## JOB
Output exactly the lines from the first one down to the line containing "faces.append(tuple(range(last, last +", inclusive.
* begin INPUT DATA *
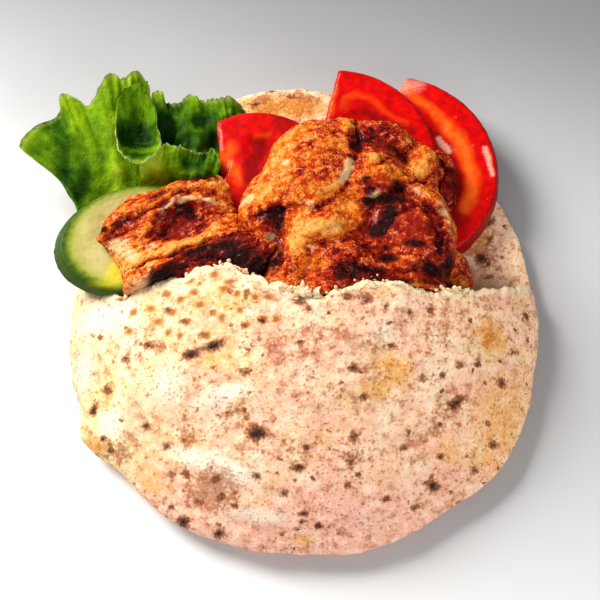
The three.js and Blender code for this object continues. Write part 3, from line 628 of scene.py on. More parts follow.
def build_crumbs():
    """Small lumps and wisps of crumb along the torn edge of the front layer."""
    draw = np.random.default_rng(17)
    points, faces = [], []

    def add(places):
        """A closed tube through rings of points."""
        first = sum(len(tube) for tube in points)
        last = first + len(places) - RING
        points.append(places)
        for start in range(first, last, RING):
            for side in range(RING):
                a, b = start + side, start + (side + 1) % RING
                faces.append((a, b, b + RING, a + RING))
        faces.append(tuple(range(first + RING - 1, first - 1, -1)))
        faces.append(tuple(range(last, last + RING)))

    turn = np.linspace(0, 2 * math.pi, RING + 1)[:-1]
    around = np.stack([np.cos(turn), np.sin(turn), turn * 0], axis=1)
    tilts = (0.3, 0.9, 1.6, 2.2, 2.8)
    ball = np.concatenate([around * math.sin(tilt) + (0, 0, math.cos(tilt)) for tilt in tilts])
    for x in CRUMBS_FROM + np.cumsum(draw.uniform(0.2, 1.6, CRUMBS)):
        y = mouth_y(x) + draw.normal(-0.5, 0.7)
        hit = TREES["pita_bread"].ray_cast(Vector((x, mouth_y(x) - 1.6, 80)), Vector((0, 0, -1)))[0]
        z = hit.z + draw.uniform(-2.6, 0.3)
        size = draw.uniform(0.25, 0.7) * draw.uniform(0.7, 1.5, 3)
        lump = ball * size * draw.uniform(0.7, 1.3, (len(ball), 1))
        add(lump + (x, y, z))
    for start, end, lift in WISPS:
        for _ in range(2):
            root = seen_at("pita_bread", *start) + draw.normal(0, 0.8, 3) * (1, 0.5, 0.3)
            tip = root + ((end[0] - start[0]) * MM_PER_PIXEL, (start[1] - end[1]) * MM_PER_PIXEL, lift)
            tip = root + (tip - root) * draw.uniform(0.3, 0.65) + draw.normal(0, 0.7, 3) * (1, 1, 0.5)
            rows = []
            for share in np.linspace(0, 1, WISP_ROWS):
                middle = root + (tip - root) * share + (0, 0, math.sin(share * math.pi) * 0.6)
                wide = 1.1 * (1 - share) ** 0.5 + 0.12
                curl = middle + (math.sin(3 * share + start[0]) * 0.5, 0, 0)
                rows += [curl + wide * np.array((cos, 0.12 * sin, 0.22 * sin)) for cos, sin, _ in around]
            add(np.array(rows))
    piece = add_piece("mouth_crumbs", np.concatenate(points), faces)
    dress(piece, crumb_finish(), "pita_bread")


# ---------- chicken ----------

# Broad areas of browning: pixel, half length, half width, how much lighter (+) or darker (-), turn.
MEAT_TONES = {
    "chicken_main": [
        (290, 150, 18, 12, 0.5, 55), (262, 190, 14, 7, 0.55, 60), (318, 170, 13, 12, -0.55),
        (330, 132, 12, 9, -0.35), (300, 205, 14, 6, -0.5), (350, 124, 6, 4, 0.4), (380, 138, 12, 8, -1.5, 10),
        (372, 167, 11, 6, 0.75), (418, 160, 10, 7, 0.55), (425, 176, 6, 4, 0.3), (420, 192, 8, 5, 0.5, -30),
        (390, 192, 9, 6, -1), (419, 225, 13, 11, -0.8), (440, 245, 7, 8, -0.5), (368, 232, 12, 12, -0.8),
        (343, 205, 8, 12, 0.8, 30), (303, 222, 10, 8, 0.7), (328, 230, 6, 5, 0.7),
        (300, 248, 12, 7, 0.7, -30), (322, 243, 7, 5, -0.7), (292, 270, 9, 7, -0.2), (320, 268, 7, 6, 0.3),
        (340, 276, 9, 6, -0.9), (368, 278, 10, 5, -1.3), (365, 255, 12, 5, -0.9), (410, 262, 13, 7, -0.6),
        (437, 268, 8, 6, -0.7), (448, 286, 8, 4, 0.3), (462, 262, 5, 6, -0.3), (258, 232, 9, 5, 0.3),
        (280, 225, 7, 8, -0.9), (262, 215, 8, 6, -0.6), (262, 262, 9, 8, -1.5),
    ],
    "chicken_left": [
        (134, 214, 14, 6, -0.4, 30), (172, 188, 14, 4, -0.7, 25), (215, 190, 10, 5, 0.1),
        (220, 215, 12, 9, 0.35), (150, 222, 8, 6, 0.4, 35), (178, 224, 8, 8, -0.9, 40),
        (186, 208, 5, 4, -0.9), (125, 225, 9, 5, -0.1), (120, 252, 8, 7, 1), (135, 268, 9, 9, 0.5),
        (160, 252, 10, 7, 0.4, 30), (185, 240, 12, 4, 0.2, 28), (180, 262, 14, 4, -1, 24),
        (165, 276, 9, 4, -1.2, 24), (205, 255, 12, 5, -0.5, 10), (238, 235, 10, 6, -1),
        (245, 257, 12, 8, -1.6), (143, 284, 8, 4, 0.3, 20),
    ],
    "chicken_back": [(450, 176, 18, 20, -1.6)],
}
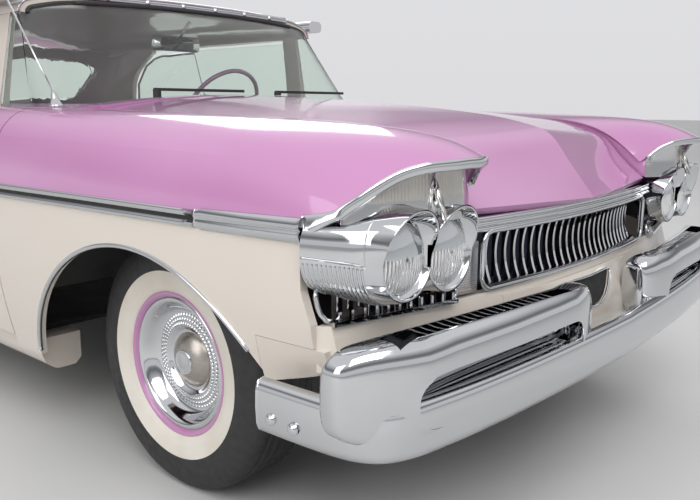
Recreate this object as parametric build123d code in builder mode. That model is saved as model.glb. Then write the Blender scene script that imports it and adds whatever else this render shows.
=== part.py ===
"""A full-size two-door hardtop car of the late 1950s, in millimetres.

X runs forward, Y to the car's own left and Z up. The origin is on the floor, at the middle of
the car's length and width. Sides are modelled at +Y and mirrored in the XZ plane.
"""
from build123d import *
from collections import namedtuple
from math import atan2, cos, degrees, hypot, radians, sin, tan
import os

os.makedirs("parts", exist_ok=True)

# Driving dimensions
WHEELBASE = 3099
FRONT_AXLE_X = 1800
REAR_AXLE_X = FRONT_AXLE_X - WHEELBASE
FRONT_END_X = 2700
REAR_END_X = -2700
HALF_TRACK = 755
TYRE_RADIUS = 348
RIM_RADIUS = 190
AXLE_Z = TYRE_RADIUS
KINGPIN_Y = 690
BUMPER_END_Y = 1030

# Shared fits: the gap round a moving panel, the clearance at a seat, and the panels' walls
PANEL_GAP = 6
SEAT_GAP = 0.3
SKIN = 20
GLASS = 7

# Where the panels meet
DOOR_FRONT_X = 1144
DOOR_REAR_X = -107
DOOR_BOTTOM_Z = 325
BELT_Y = 780
HOOD_REAR_X = 1193
LID_FRONT_X = -1395
FLOOR_Z = 320
FLOOR_WALL = 14
ROCKER_BOTTOM_Z = 215
FRONT_ARCH_X, FRONT_ARCH_Z, FRONT_ARCH_R = 1812, 139, 548
REAR_ARCH_X, REAR_ARCH_Z, REAR_ARCH_R = -1310, 175, 460
DECK_FRONT_X = LID_FRONT_X + 4
REAR_BAR_BOTTOM_Z, REAR_BAR_TOP_Z = 340, 490
RAIL_IN_Y, RAIL_OUT_Y = 365, 435
RAIL_TOP_Z = 480


def finish(piece, node):
    """Label a finished piece and write its file."""
    piece.label = node
    export_step(piece, f"parts/{node}.step")


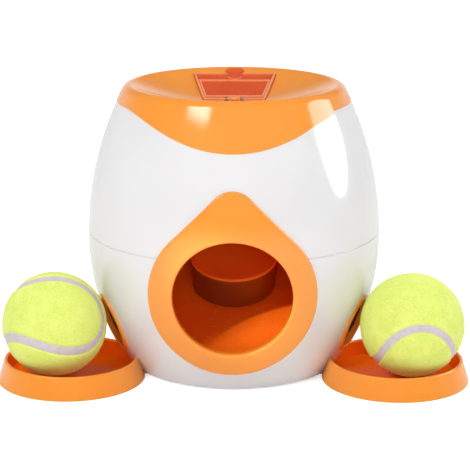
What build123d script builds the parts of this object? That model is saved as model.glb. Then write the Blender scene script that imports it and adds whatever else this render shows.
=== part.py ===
from build123d import *
import os
from math import asin, atan, cos, degrees, pi, radians, sin, sqrt, tan

os.makedirs("parts", exist_ok=True)

# A free-standing pet toy and treat dispenser. Millimetres, +Z up, the front faces -Y.
# The origin is on the ground, on the upright axis of the barrel.

# ---- driving dimensions: barrel ----
BELLY_R = 93.4            # widest radius
BELLY_Z = 83.0
LOWER_ARC_R = 142.6       # meridian radius below the belly
UPPER_ARC_R = 205.9       # meridian radius above the belly
SEAM_Z = 88.0             # joint between the two shells
SHELL_BOTTOM_Z = 1.2
SHELL_WALL = 2.6
SEAM_BEVEL = 0.6
SEAM_LIP_WALL = 1.6
SEAM_LIP_HEIGHT = 4.0
SEAM_LIP_DEPTH = 8.0

# ---- cap, rim and dished top ----
TOP_Z = 181.0
RIM_ROUND = 5.6
RIM_LEAN = 23.8           # slope of the dish where it meets the rim, degrees
CAP_WALL = 2.6
CAP_PROUD = 0.4
CAP_EDGE_Z = 171.0        # lower edge of the cap at the sides
CAP_DIP = 19.0            # how much lower the edge runs at the front and the back
CAP_DIP_AZIMUTH = 66.0    # half width of the dip, degrees
CAP_DIP_STEP = 11
CAP_LOW_Z = 146.0

# ---- hopper hatch, in the tilted plane of its lid ----
LID_FRONT_Y = 9.5
LID_FRONT_Z = 168.6
LID_TILT = 13.05
LID_LENGTH = 43.5
LID_FRONT_HALF = 19.6
LID_BACK_HALF = 27.1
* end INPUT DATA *
## RESULT BELOW
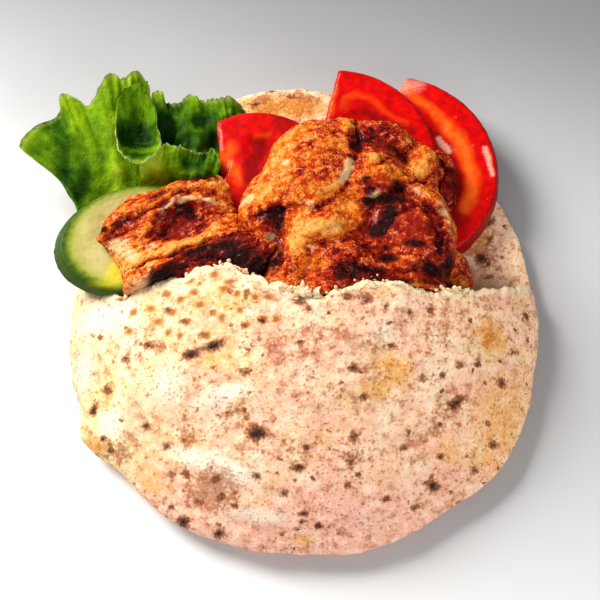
The three.js and Blender code for this object continues. Write part 3, from line 628 of scene.py on. More parts follow.
def build_crumbs():
    """Small lumps and wisps of crumb along the torn edge of the front layer."""
    draw = np.random.default_rng(17)
    points, faces = [], []

    def add(places):
        """A closed tube through rings of points."""
        first = sum(len(tube) for tube in points)
        last = first + len(places) - RING
        points.append(places)
        for start in range(first, last, RING):
            for side in range(RING):
                a, b = start + side, start + (side + 1) % RING
                faces.append((a, b, b + RING, a + RING))
        faces.append(tuple(range(first + RING - 1, first - 1, -1)))
        faces.append(tuple(range(last, last + RING)))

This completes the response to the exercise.